Le combat pour la préservation des valeurs comme le disent ces organisations doit être un projet de vie et de développement : les Sénégalais sont malades dans leurs esprits parce que le système éducatif et l’enseignement supérieur sont à l’agonie, les Sénégalais sont malades dans leurs corps car ils ne font plus confiance à un système de santé défaillant, les Sénégalais sont malades dans leurs ventres car ils ont faim et la pauvreté tue. Et vouloir organiser des marches contre des séries, sans réclamer de meilleurs systèmes éducatifs et de soins, relève d’un manque de vision notoire. Ce n’est pas à ces organisations d’imposer la censure dans une République laïque. Oui il faut réguler. Mais j’ai envie de dire au Cnra que l’on ne régule pas dans le vide, l’on ne régule pas parce qu’une organisation veut imposer sa vision. On régule par des textes clairs et sans ambiguïté.

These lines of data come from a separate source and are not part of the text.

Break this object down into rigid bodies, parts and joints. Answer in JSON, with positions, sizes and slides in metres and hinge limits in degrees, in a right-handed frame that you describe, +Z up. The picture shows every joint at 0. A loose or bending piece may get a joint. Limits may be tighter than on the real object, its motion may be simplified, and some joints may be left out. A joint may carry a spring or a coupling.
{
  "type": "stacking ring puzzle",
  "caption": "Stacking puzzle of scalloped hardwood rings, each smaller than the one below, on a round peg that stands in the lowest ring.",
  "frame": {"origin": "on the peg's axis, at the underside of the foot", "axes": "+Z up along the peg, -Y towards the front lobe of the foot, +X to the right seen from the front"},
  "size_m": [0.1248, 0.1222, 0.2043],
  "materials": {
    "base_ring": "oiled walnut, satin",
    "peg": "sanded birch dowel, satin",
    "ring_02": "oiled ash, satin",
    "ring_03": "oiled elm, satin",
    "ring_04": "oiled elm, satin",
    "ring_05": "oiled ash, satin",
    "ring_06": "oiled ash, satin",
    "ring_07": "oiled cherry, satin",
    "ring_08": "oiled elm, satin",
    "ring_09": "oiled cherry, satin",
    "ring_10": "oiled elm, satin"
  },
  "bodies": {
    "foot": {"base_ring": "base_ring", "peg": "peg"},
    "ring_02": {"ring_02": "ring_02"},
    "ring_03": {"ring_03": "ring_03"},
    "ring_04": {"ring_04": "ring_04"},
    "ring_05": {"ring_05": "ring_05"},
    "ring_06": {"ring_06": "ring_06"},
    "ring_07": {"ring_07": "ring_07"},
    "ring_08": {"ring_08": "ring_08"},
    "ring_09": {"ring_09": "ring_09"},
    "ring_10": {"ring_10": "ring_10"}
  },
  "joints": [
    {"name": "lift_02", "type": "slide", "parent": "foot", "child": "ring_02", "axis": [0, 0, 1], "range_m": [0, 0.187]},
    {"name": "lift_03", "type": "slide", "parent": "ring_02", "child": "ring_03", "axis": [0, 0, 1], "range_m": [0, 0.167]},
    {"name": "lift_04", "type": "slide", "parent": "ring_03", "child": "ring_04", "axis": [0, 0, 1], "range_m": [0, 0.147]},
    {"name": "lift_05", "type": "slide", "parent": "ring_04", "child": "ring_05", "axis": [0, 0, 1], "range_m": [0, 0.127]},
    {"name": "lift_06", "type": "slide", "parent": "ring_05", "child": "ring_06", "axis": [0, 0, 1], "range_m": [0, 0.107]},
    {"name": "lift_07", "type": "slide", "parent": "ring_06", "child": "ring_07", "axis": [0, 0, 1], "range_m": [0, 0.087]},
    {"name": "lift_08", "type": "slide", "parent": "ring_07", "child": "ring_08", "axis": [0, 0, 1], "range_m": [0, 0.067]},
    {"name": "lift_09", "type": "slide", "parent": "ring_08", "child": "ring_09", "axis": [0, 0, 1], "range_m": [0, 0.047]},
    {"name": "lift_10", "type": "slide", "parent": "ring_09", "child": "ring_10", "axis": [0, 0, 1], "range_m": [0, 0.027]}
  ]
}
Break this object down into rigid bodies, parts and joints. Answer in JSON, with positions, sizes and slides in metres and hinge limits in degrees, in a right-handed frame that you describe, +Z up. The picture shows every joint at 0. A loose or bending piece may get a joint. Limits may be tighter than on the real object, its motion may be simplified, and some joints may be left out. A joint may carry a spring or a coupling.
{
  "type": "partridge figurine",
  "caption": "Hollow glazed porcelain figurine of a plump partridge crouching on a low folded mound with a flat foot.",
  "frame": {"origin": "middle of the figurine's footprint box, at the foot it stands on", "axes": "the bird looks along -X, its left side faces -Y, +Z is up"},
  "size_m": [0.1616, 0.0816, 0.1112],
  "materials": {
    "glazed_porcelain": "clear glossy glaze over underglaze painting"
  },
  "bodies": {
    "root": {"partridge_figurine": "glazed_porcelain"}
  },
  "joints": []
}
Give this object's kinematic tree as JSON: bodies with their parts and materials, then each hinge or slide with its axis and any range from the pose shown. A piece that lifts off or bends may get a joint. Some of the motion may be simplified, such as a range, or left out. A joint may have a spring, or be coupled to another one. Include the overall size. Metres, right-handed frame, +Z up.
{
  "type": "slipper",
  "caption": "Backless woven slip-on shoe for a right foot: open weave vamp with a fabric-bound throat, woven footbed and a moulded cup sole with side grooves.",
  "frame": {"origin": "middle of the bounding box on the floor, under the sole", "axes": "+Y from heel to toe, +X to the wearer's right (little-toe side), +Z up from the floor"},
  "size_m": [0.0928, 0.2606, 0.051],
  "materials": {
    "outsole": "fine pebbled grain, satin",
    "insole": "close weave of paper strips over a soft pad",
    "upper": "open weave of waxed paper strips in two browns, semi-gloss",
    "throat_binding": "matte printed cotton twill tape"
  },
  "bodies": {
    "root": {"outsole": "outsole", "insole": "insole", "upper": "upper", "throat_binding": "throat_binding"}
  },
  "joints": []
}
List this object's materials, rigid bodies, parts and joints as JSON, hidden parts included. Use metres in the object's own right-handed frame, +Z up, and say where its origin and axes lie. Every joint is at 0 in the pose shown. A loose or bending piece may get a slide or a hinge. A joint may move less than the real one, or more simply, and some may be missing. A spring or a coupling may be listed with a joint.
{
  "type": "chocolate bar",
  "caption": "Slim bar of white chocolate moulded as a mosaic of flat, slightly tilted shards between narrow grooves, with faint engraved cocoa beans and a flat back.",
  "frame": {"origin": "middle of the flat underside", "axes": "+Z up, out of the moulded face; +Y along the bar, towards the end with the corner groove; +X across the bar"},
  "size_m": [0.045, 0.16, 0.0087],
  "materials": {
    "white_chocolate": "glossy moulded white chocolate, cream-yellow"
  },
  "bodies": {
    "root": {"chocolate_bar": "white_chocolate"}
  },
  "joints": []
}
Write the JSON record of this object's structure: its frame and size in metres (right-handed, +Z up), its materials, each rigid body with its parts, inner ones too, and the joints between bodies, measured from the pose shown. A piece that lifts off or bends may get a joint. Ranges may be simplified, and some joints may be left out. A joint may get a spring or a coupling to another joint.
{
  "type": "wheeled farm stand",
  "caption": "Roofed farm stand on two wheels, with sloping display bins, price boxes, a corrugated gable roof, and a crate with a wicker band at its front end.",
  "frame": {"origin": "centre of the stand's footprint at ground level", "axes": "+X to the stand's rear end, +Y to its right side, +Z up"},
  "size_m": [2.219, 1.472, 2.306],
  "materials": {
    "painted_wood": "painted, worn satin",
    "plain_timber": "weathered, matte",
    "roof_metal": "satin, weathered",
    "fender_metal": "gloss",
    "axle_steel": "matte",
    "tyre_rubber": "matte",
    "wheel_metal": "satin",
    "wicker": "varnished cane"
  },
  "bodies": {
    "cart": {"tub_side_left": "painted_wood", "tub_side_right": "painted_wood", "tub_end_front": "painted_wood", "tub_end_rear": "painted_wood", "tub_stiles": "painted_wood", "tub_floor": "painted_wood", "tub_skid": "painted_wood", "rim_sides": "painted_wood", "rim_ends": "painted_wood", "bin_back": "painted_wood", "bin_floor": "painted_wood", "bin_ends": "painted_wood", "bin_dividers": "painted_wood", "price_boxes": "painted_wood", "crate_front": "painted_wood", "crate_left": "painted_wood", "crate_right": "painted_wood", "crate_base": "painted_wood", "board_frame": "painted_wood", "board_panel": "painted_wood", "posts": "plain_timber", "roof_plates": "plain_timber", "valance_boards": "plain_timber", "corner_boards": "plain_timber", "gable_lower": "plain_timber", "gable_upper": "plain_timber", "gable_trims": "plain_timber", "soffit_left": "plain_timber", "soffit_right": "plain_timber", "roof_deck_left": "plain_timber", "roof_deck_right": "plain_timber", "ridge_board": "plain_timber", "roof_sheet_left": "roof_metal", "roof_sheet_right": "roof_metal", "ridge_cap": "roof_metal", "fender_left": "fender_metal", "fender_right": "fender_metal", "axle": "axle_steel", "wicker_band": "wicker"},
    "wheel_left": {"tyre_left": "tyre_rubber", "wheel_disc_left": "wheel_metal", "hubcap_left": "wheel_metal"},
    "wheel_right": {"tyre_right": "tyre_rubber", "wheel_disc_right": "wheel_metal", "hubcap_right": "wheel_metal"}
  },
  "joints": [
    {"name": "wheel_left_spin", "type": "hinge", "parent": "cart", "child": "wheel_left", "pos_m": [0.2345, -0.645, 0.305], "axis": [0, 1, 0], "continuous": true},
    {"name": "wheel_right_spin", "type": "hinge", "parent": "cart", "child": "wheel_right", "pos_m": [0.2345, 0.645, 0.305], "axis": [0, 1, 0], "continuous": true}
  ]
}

Il existe un dispositif dans les textes qui régissent le cinéma et l’audiovisuel sénégalais, c’est la Commission de contrôle et de classification des films. J’avais moi-même fait le projet de mise en œuvre et en voulant l’adapter au contexte actuel et à nos réalités, j’avais suggéré que les séries passent devant cette commission pour obtenir un visa de diffusion. Ce dernier sera composé de la signalétique jeunesse ou tout public, les heures de diffusion ou si la série est interdite de diffusion dans les télévisions classiques au Sénégal. Je suis convaincu que nous devons revoir notre audiovisuel. Le secteur est bouleversé et ce bouleversement a changé les règles du jeu.